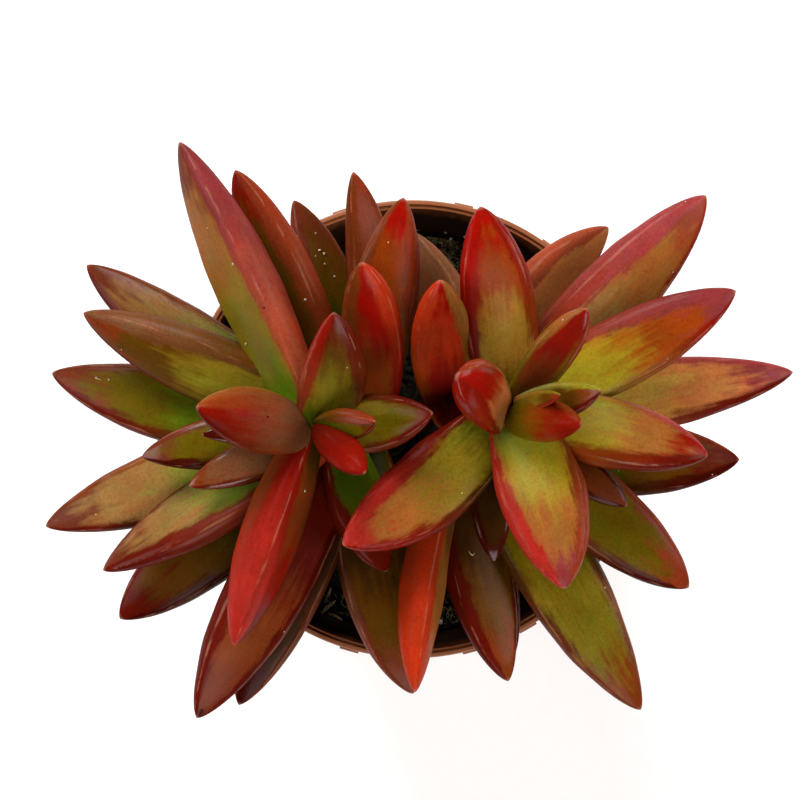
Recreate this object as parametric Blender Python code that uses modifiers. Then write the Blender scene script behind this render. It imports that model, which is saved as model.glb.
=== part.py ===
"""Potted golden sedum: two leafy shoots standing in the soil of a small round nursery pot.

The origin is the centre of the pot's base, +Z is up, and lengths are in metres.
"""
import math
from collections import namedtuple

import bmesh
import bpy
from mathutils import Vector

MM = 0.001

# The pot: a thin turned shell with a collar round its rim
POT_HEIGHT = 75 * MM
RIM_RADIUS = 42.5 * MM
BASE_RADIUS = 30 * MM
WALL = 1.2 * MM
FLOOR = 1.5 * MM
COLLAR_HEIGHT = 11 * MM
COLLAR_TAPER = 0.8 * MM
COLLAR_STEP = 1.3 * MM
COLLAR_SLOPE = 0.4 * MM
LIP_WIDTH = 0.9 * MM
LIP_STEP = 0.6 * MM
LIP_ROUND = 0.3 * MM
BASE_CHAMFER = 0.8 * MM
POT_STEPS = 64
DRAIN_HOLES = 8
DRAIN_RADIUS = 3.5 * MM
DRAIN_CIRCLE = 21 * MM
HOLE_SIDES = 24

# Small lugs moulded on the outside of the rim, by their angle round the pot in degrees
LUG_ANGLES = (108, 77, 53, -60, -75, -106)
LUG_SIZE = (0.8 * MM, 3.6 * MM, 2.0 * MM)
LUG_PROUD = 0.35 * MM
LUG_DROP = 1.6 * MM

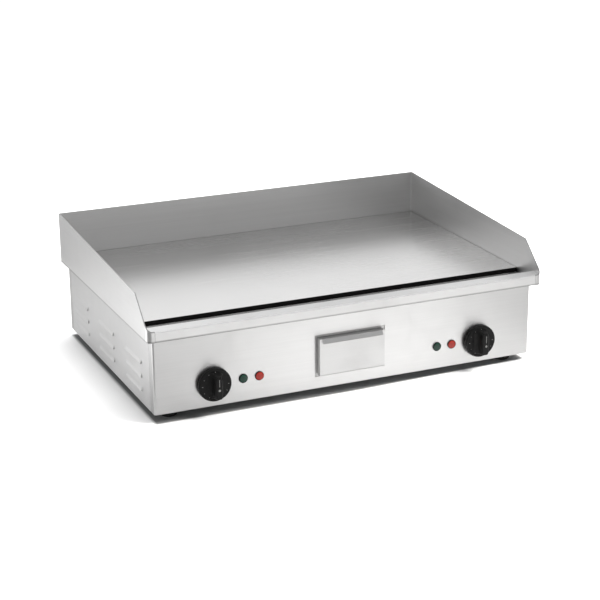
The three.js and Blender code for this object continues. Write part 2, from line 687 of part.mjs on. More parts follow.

TO DO – The records above should be repeated in full, exactly as given.

TASK ANSWER –
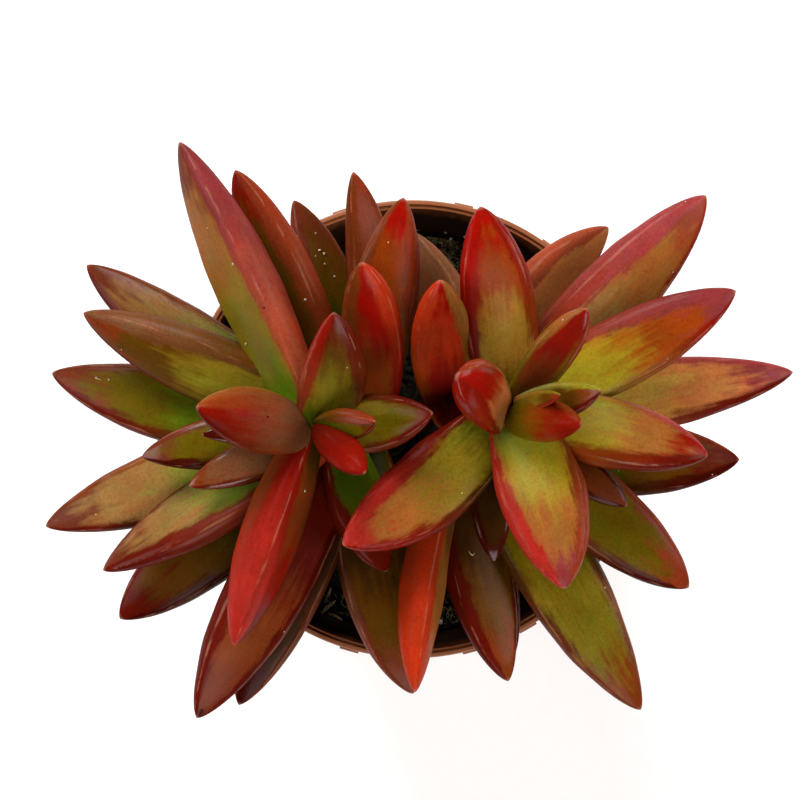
Recreate this object as parametric Blender Python code that uses modifiers. Then write the Blender scene script behind this render. It imports that model, which is saved as model.glb.
=== part.py ===
"""Potted golden sedum: two leafy shoots standing in the soil of a small round nursery pot.

The origin is the centre of the pot's base, +Z is up, and lengths are in metres.
"""
import math
from collections import namedtuple

import bmesh
import bpy
from mathutils import Vector

MM = 0.001

# The pot: a thin turned shell with a collar round its rim
POT_HEIGHT = 75 * MM
RIM_RADIUS = 42.5 * MM
BASE_RADIUS = 30 * MM
WALL = 1.2 * MM
FLOOR = 1.5 * MM
COLLAR_HEIGHT = 11 * MM
COLLAR_TAPER = 0.8 * MM
COLLAR_STEP = 1.3 * MM
COLLAR_SLOPE = 0.4 * MM
LIP_WIDTH = 0.9 * MM
LIP_STEP = 0.6 * MM
LIP_ROUND = 0.3 * MM
BASE_CHAMFER = 0.8 * MM
POT_STEPS = 64
DRAIN_HOLES = 8
DRAIN_RADIUS = 3.5 * MM
DRAIN_CIRCLE = 21 * MM
HOLE_SIDES = 24

# Small lugs moulded on the outside of the rim, by their angle round the pot in degrees
LUG_ANGLES = (108, 77, 53, -60, -75, -106)
LUG_SIZE = (0.8 * MM, 3.6 * MM, 2.0 * MM)
LUG_PROUD = 0.35 * MM
LUG_DROP = 1.6 * MM

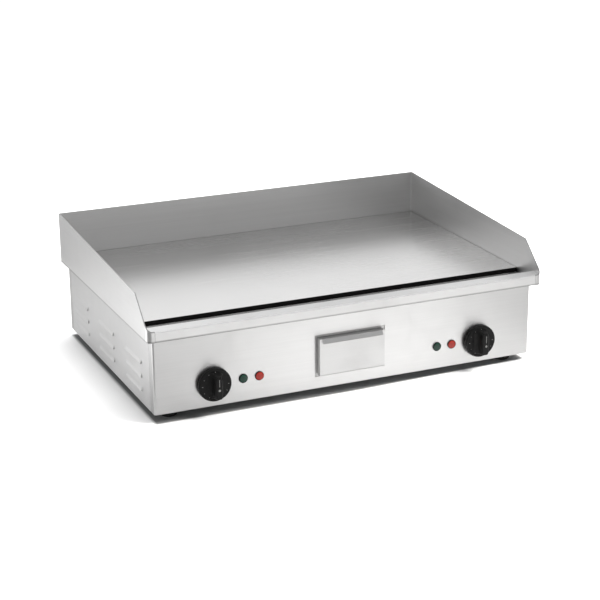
The three.js and Blender code for this object continues. Write part 2, from line 687 of part.mjs on. More parts follow.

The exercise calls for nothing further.